Your Thevenin resistance that the capacitor "sees" is not correct; the two 6k branches are not in series from the capacitor's point of view. This is throwing off your time constant value.

A suggestion: Consider first the case where the input is simply a unit step and write the expression for the capacitor voltage. Determine its value at time t = 100 ms. So, what are the then-current conditions of the circuit at t = 100+ ms?

3. Mar 19, 2014

Maylis

Is it okay to essentially treat it as if it was not a step function, solve it as such, and then at the end tweak the answer to include the time shift by subtracting the time (in this case 100ms)?

4. Mar 19, 2014

Staff: Mentor

I don't know how you could treat it as not being a step function initially. It clearly is. The applied voltage is said to be a rectangular pulse, so the initial transition is from 0V to 12V, the leading edge of a suitably scaled unit step.
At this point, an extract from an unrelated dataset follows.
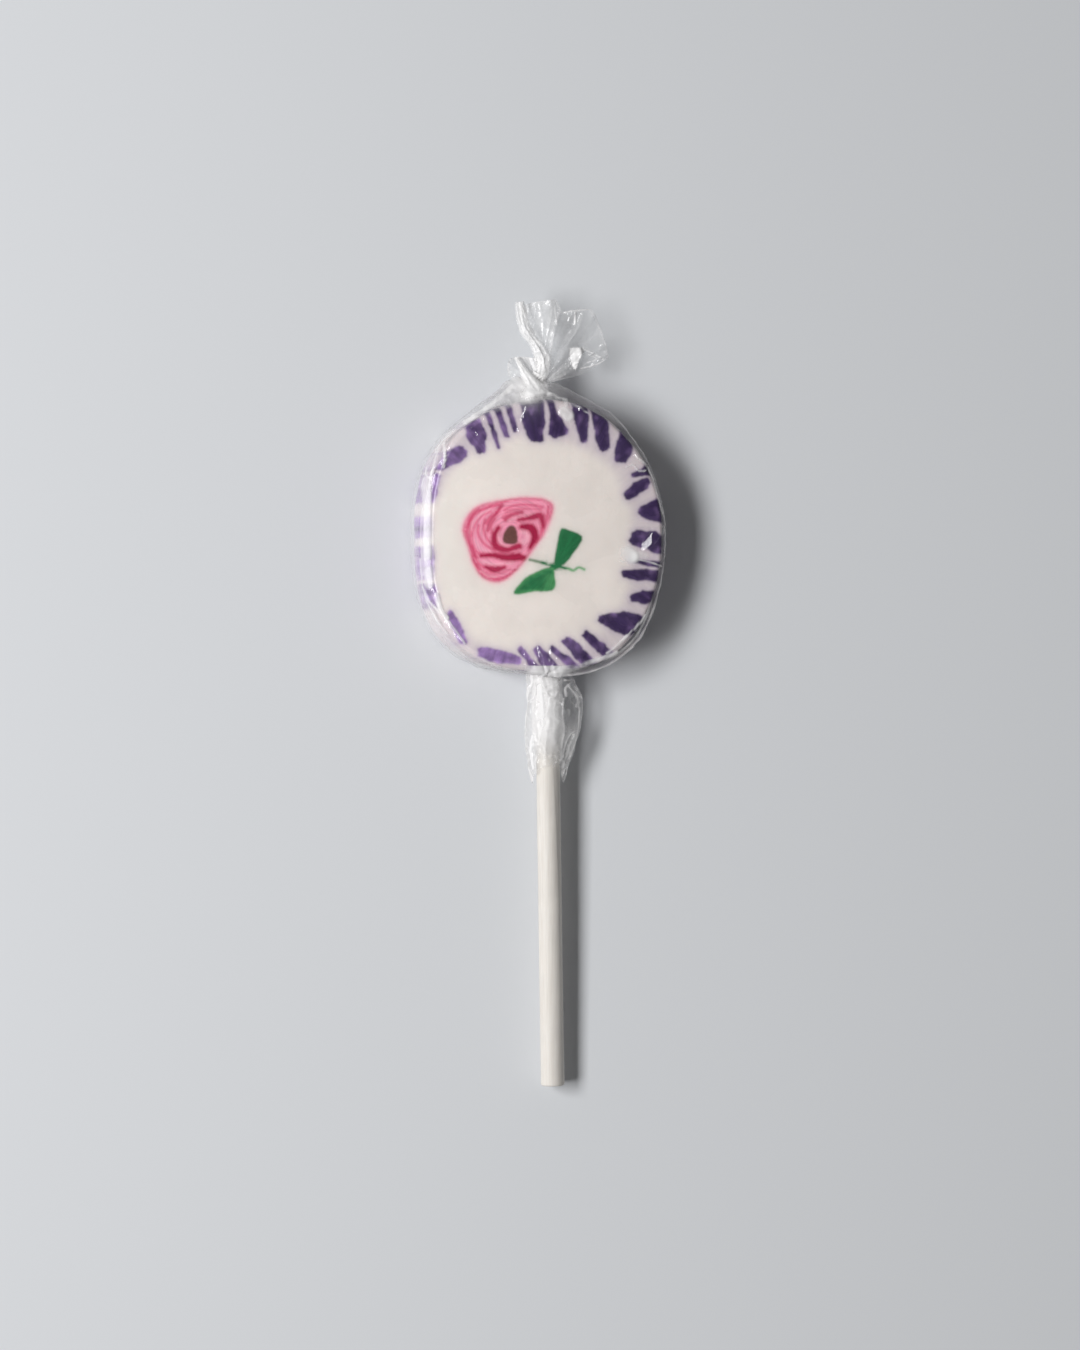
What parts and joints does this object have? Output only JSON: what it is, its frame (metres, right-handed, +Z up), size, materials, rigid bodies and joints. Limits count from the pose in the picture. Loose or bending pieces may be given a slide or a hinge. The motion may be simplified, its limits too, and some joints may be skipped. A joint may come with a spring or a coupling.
{
  "type": "wrapped rock candy lollipop",
  "caption": "Flat disc of boiled sugar with a rose and a striped rim running through it, on a rolled paper stick, in clear twisted film.",
  "frame": {"origin": "on the floor under the middle of the whole part's box, as it lies on its back", "axes": "+Z up out of the candy's shown face, +Y along the stick from its free end to the candy, +X to the right as seen in the picture"},
  "size_m": [0.0428, 0.1316, 0.0112],
  "materials": {
    "white_sugar": "smooth, slightly glossy, faintly translucent boiled sugar",
    "purple_sugar": "smooth boiled sugar, deep purple to lavender where thin",
    "pink_sugar": "smooth boiled sugar, soft at its edges",
    "crimson_sugar": "smooth boiled sugar",
    "brown_sugar": "smooth boiled sugar",
    "green_sugar": "smooth boiled sugar",
    "white_paper": "matt rolled paper",
    "clear_film": "thin clear crumpled film, glossy"
  },
  "bodies": {
    "root": {"candy_core": "white_sugar", "stripe_01": "purple_sugar", "stripe_02": "purple_sugar", "stripe_03": "purple_sugar", "stripe_04": "purple_sugar", "stripe_05": "purple_sugar", "stripe_06": "purple_sugar", "stripe_07": "purple_sugar", "stripe_08": "purple_sugar", "stripe_09": "purple_sugar", "stripe_10": "purple_sugar", "stripe_11": "purple_sugar", "stripe_12": "purple_sugar", "stripe_13": "purple_sugar", "stripe_14": "purple_sugar", "stripe_15": "purple_sugar", "stripe_16": "purple_sugar", "stripe_17": "purple_sugar", "stripe_18": "purple_sugar", "stripe_19": "purple_sugar", "stripe_20": "purple_sugar", "stripe_21": "purple_sugar", "stripe_22": "purple_sugar", "stripe_23": "purple_sugar", "stripe_24": "purple_sugar", "stripe_25": "purple_sugar", "stripe_26": "purple_sugar", "stripe_27": "purple_sugar", "stripe_28": "purple_sugar", "stripe_29": "purple_sugar", "rose_petals": "pink_sugar", "rose_fold_1": "crimson_sugar", "rose_fold_2": "crimson_sugar", "rose_fold_3": "crimson_sugar", "rose_fold_4": "crimson_sugar", "rose_fold_5": "crimson_sugar", "rose_fold_6": "crimson_sugar", "rose_fold_7": "crimson_sugar", "rose_fold_8": "crimson_sugar", "rose_heart": "brown_sugar", "leaf_upper": "green_sugar", "leaf_lower": "green_sugar", "stem": "green_sugar", "tendril": "green_sugar", "stick": "white_paper", "wrapper": "clear_film"}
  },
  "joints": []
}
An approach is to break the circuit activity into easily understood sections. First the input transitions from 0V to 12V. That invokes a certain behavior in terms of the capacitor voltage, at least for the ensuing 100 ms; it's charging from 0V towards a final value determined by the resistor network surrounding the capactitor. But at the end of 100 ms the input voltage drops from 12V to 0V, curtailing the charging process. So you have the capacitor with whatever voltage it had at that instant now discharging towards 0V.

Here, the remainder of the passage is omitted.